The original award was $500.00 attorney's fees on account. The circuit court which heard plaintiff's second motion for attorney's fees, court costs and suit money on appeal awarded an additional $350.00 attorney's fees and $75.00 costs. The evidence at both hearings disclosed that the plaintiff did in fact have over $17,000.00 in savings and checking accounts although the evidence at the second hearing disclosed that some $2,000.00 of this amount had been used between the first and second hearings. When the amounts awarded as alimony and child support pendente lite are included in plaintiff's monthly income and deleted from defendant's income, it is obvious that, pending this action, plaintiff has a far greater monthly income than does defendant; to wit: $725.00 as opposed to $205.00. In addition, she has $15,000.00 available in a savings account.
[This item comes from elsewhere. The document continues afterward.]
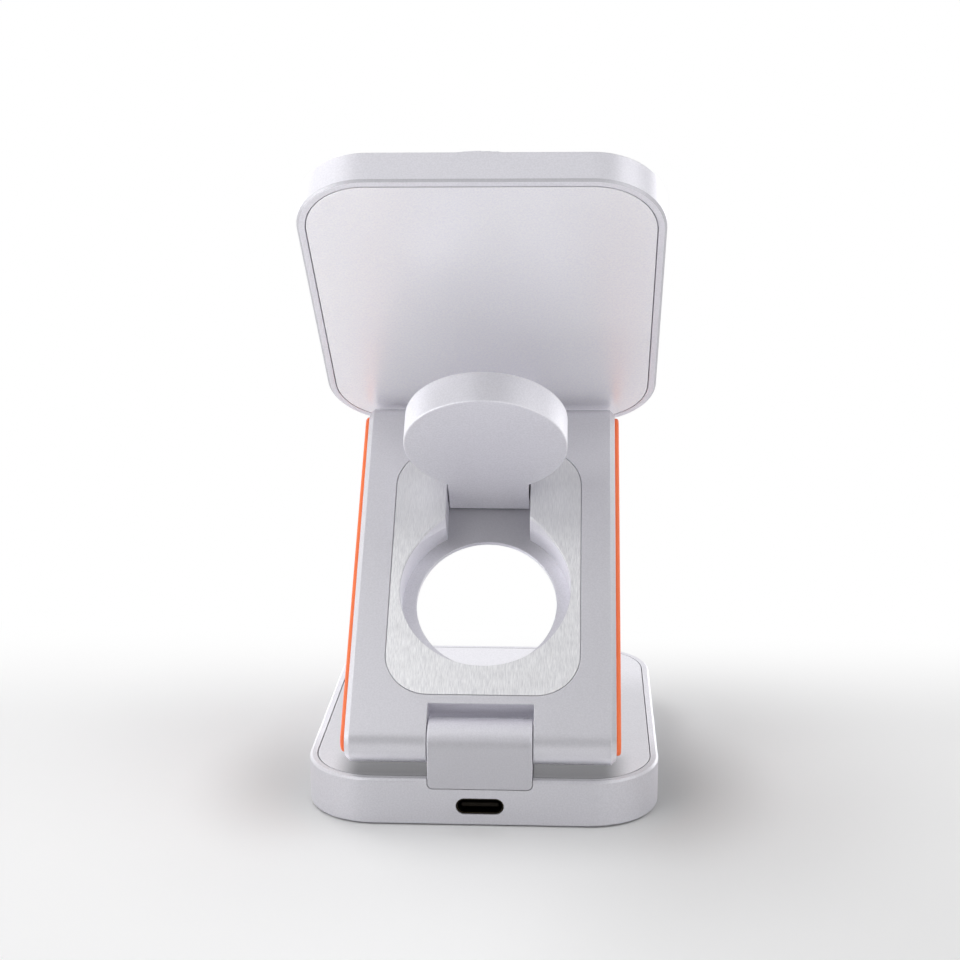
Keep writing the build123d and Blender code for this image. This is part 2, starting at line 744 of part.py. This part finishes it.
# Pad board, bonded to the inside of the back panel
with BuildPart() as pad_board:
    with BuildSketch(pad_back.offset(-panel_thickness)):
        with Locations(disc_place):
            RectangleRounded(pad_board_width, pad_board_depth, board_corner)
    extrude(amount=-board_thickness)
    with BuildSketch(pad_back.offset(-panel_thickness - board_thickness)):
        with Locations(disc_place):
            with GridLocations(2 * chip_size, 2 * chip_size, 2, 2):
                Rectangle(chip_size, chip_size)
    extrude(amount=-chip_height)
save(pad_board, "pad_board")

with BuildPart() as upper_hinge_bracket:
    hinge_bracket(pad_back, pad_axis_height)
save(upper_hinge_bracket, "upper_hinge_bracket")

with BuildPart() as upper_bracket_screws:
    screws(pad_back.offset(-bracket_head_seat), bracket_screw_places, bracket_screw_length)
save(upper_bracket_screws, "upper_bracket_screws")
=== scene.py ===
import json
from math import cos, radians, sin

import bpy
from mathutils import Matrix, Vector

# Finishes, lights, floor and camera for the folding three in one charger.
# Metres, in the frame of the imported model: X along the hinges, Y to the front, Z up.
# The photograph was taken from the rear, and left and right are as it shows them.

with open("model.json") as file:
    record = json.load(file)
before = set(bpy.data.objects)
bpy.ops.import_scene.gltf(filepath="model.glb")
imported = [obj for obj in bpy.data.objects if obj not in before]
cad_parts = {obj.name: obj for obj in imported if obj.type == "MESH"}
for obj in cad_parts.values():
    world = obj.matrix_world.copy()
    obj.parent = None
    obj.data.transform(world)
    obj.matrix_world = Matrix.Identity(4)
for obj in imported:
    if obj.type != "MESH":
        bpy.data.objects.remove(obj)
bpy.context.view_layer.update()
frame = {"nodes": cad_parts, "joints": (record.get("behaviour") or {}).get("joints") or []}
NODES = frame["nodes"]
MM = 0.001
RIGHT, FRONT, UP = Vector((1, 0, 0)), Vector((0, 1, 0)), Vector((0, 0, 1))

# How the arm stands at rest, read from its two main hinges
HINGES = {joint["name"]: Vector(joint["pos_m"]) for joint in frame["joints"]}
ARM_ALONG = (HINGES["pad_hinge"] - HINGES["arm_hinge"]).normalized()
ARM_OUT = RIGHT.cross(ARM_ALONG)

# How the pad and the puck stand at rest: up their planes, and the way their backs face
PAD_LEAN = radians(46)
PAD_ALONG = Vector((0, -cos(PAD_LEAN), sin(PAD_LEAN)))
PAD_BACK = Vector((0, -sin(PAD_LEAN), -cos(PAD_LEAN)))

# A Mix node's sockets for colours, by number because their names repeat
MIX_AMOUNT, MIX_FIRST, MIX_SECOND, MIX_COLOUR = 0, 6, 7, 2


class Term:
    """A number, colour or vector that varies over a surface, so that its maths reads as Python."""

    def __init__(self, nodes, socket):
        self.nodes = nodes
        self.socket = socket

    def maths(self, operation, first, second=0.0):
        return self.nodes.node("ShaderNodeMath", {"operation": operation}, [first, second])

    def __add__(self, other):
        return self.maths("ADD", self, other)

    def __radd__(self, other):
        return self.maths("ADD", other, self)

    def __sub__(self, other):
        return self.maths("SUBTRACT", self, other)

    def __rsub__(self, other):
        return self.maths("SUBTRACT", other, self)

    def __mul__(self, other):
        return self.maths("MULTIPLY", self, other)

    def __rmul__(self, other):
        return self.maths("MULTIPLY", other, self)

    def __abs__(self):
        return self.maths("ABSOLUTE", self)

    def root(self):
        return self.maths("POWER", self, 0.5)

    def at_least(self, low):
        return self.maths("MAXIMUM", self, low)

    def between(self, low, high):
        """0 below low, 1 above high and a smooth rise from one to the other."""
        return self.nodes.node("ShaderNodeMapRange", {"interpolation_type": "SMOOTHSTEP"},
                               {"Value": self, "From Min": low, "From Max": high})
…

In view of this evidence we are compelled to conclude that the plaintiff had ample means to prosecute her suit and defend the appeal and both trial courts erred in making the awards.
The judgment of the circuit court on plaintiff's motion for attorney's fees and costs on appeal is reversed. The judgment of the circuit court on plaintiff's motion for alimony pendente lite and child support is affirmed and that portion of the judgment awarding plaintiff attorney's fees is reversed.
WEIER, CLEMENS, and KELLY, JJ., concur.